Over the years, the design of South Africa’s banknotes has been a reflection of the country’s national heritage and unique culture. This new series of banknotes follows in that well-established tradition.

In what will surely become known as the “Mandela banknote series”, the new notes feature the image of former president Nelson Mandela on the front of the notes and, on the reverse side, images of South Africa’s Big Five – rhino, elephant, lion, buffalo and leopard – will still be portrayed.

Other design features on the new banknotes include South Africa’s official coat of arms, the 11 official languages and other uniquely South African cultural symbols such as our San rock art.

The new banknotes will be in circulation by the end of the year in R10, R20, R50, R100 and R200 denominations, and will have the same sizes and colours as the existing notes, which will remain legal tender and have equal value to the new notes.

The choice of Mandela as the defining image on the new series recognises his position as a global symbol of real democratic change and a champion of equality, human rights, and a free and fair democratic society.

At a time in the world when many countriesare experiencing a very challenging economic environment, he stands as a beacon of freedom and democracy.

Earlier this year, CNN launched a social media campaign to mark Nelson Mandela’s 94th birthday and asked people from across the world to define what he meant to them.

Thousands emailed and tweeted their responses, with the most-often mentioned Mandela attributes being “leader”, “freedom”, “inspiration”, “hero” and “courage”, with many commenting that other global leaders should try to emulate his example.
His image on the new banknotes personifies the spirit of national heritage and positive change, and provides an inspiration for others to follow.

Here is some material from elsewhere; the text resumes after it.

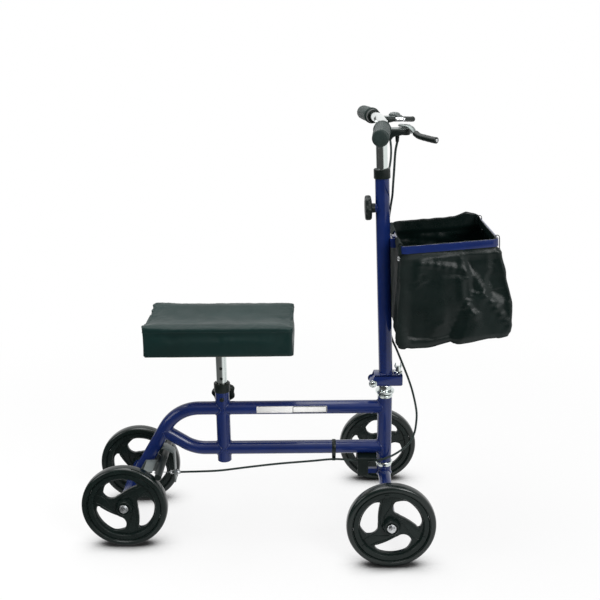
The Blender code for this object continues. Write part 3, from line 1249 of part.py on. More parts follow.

When the World Economic Forum launched its annual Global Competitiveness Survey, South Africa was ranked first among Brazil, Russia, India and China (the Brics nations) and third out of 144 countries overall for its financial-market development.

This high level of confidence shown in our financial market development comes at a time when global market confidence overall 
is slow to return.

The need, therefore, to ensure our country’s currency remains world-class in terms of its security features is paramount, particularly in the fight against widespread fraud, counterfeiting and the illicit currency trade.

As a result, the new banknotes incorporate state-of-the-art security, technical and design features such as intaglio printing, watermarks, unique numbering, security threads, fluorescent ink, microlettering and colour-changing ink.

South Africa has recognised that the demand to incorporate cutting-edge security features, together with beautiful design and images that resonate with users, is crucial; and has endeavoured to achieve both objectives with the new series of banknotes.

A banknote is a key instrument in our economy, and critical to our future economic development and reputation in the national 
and global marketplace.

In both South Africa and neighbouring countries, millions of people still use cash as the primary way to interact with the economy.
It is the responsibility of the SA Reserve Bank to protect the integrity and value of our currency, and we are proud to present the newly designed banknote to all South Africans.

The launch of our new notes presents a unique opportunity to not only reflect on how far we have come as a nation, but also 
to look to the future as we shape our role in the domestic, regional and global marketplace.